Akeem Bostick Finding His Groove in 2017
The Astros have been very successful finding diamonds in the rough over the last few years. This is evident from the acquisitions of Chris Devenski, Joe Musgrove, Francis Martes, David Paulino and many more. One guy the Astros acquired a couple years ago is coming into his own this season for the Buies Creek Astros. He is Akeem Bostick.
Now Bostick isn’t your typical “diamond in the rough” prospect. He was drafted by the Rangers in the 2nd round out of high school and was seen as a very high potential pick. But, for some reason, when the Astros traded Carlos Corporan to the Rangers for Bostick, there wasn’t much talk about it. Just taking it at face value appeared to be a steal. The Astros traded a 31 year old backup catcher for a 19 year old (at the time) pitcher who just finished his first full season a year after being a 2nd round pick. What’s not to like there?
Bostick currently has a fastball that sits 89-91 MPH and a curveball (75-77 MPH) which Bobby DeMuro noted here as his best pitch. DeMuro also noted that his slider looked solid at times, but was inconsistent.
After a couple seasons between Low-A and High-A, he was assigned to the Buies Creek Astros (High-A) in 2017 and is off to a nice start. Through 3 outings (2 starts), Bostick has a 0.00 ERA in 14.2 IP with 4 BB/13 K and allowed just 5 hits. I asked Bostick what his goal was this off-season and he replied “My main goal was developing my slider, splitter and cutter that recently were added to my arsenal towards the end of the season last year. Basically maintaining velocity with those pitches and getting that good late movement and bite to them.”
Most of Bostick’s struggles the last year or two have been in the hitter friendly confines of the California League where he allowed 80 ER in 133 innings pitched. I asked him about the adjustment between the California League to the Carolina League this year and he said “The adjustment from the Cal league wasn’t that big of an adjustment because pitching here is like throwing in any stadium as you go higher up the charts I imagine. As I pitch here in the Carolina league it’s easier to attack guys because you don’t have to worry about a terrible outcome if you make a slight mistake in location.”
“In the Cal league you can throw bastard pitches and guys can get just enough to pop it up in the air and that pitch was bound to get out of the ball park,” Bostick said. “Here you just throw strikes and let your guys make plays for you. Mentally you don’t have to be too cautious executing a 2 strike pitch. Because if you do make a mistake they still have to hit the ball well to do damage.”

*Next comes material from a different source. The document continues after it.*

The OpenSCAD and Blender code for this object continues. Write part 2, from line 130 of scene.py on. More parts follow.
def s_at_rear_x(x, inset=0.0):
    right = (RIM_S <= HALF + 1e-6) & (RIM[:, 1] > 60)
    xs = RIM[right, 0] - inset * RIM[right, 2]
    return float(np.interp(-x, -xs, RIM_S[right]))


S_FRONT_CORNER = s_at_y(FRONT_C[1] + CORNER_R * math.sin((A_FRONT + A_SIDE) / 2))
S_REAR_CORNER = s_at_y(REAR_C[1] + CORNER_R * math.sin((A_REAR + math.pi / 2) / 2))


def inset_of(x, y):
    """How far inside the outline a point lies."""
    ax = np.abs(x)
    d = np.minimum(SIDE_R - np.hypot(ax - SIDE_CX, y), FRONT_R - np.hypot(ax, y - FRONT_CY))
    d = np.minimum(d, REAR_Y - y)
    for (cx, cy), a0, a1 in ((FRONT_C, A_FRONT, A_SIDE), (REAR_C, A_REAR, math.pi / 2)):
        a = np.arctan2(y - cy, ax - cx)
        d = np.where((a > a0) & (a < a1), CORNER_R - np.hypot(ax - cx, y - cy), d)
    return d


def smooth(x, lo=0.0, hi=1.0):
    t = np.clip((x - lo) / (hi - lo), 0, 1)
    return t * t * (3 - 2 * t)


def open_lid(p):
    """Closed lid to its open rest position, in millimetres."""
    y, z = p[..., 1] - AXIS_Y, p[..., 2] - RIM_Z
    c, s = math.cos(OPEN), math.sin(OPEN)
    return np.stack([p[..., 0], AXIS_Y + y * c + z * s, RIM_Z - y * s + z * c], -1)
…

We also talked about what has led to his early success this season. “The thing I feel that has led to my success is basically trusting the pitches I have in my arsenal and being on the same page as my catchers at all times throughout the game,” Bostick said. “My defense is playing well behind me as well so as long as I’m on the same page with my catcher and executing pitches to somewhat the correct location I do believe that my fielders are gonna show up and make the plays I need them to make as they have so far!”
As most know, minor league pitchers and players are always working. Hitting the weights, adding a new pitch, etc. When I asked about his pitches he said, “splitter, cutter and slider and the newest pitches to my arsenal. Just trying to develop them more and more each week by pitching with the same intent as my fastball.”
Buies Creek is off to a hot start and while Bostick hasn’t allowed an earned run all season long, he was sure to mention the offensive impact on the team, “Also it makes it easier for me to go out there and attack when my guys are swinging the bats as well as they have been!”
Bostick is off to a nice start in the 2017 season and hopefully he will maintain his success. Nice to know the Astros were able to find a potential diamond in the rough for a backup catcher. Good luck the rest of the season, Akeem!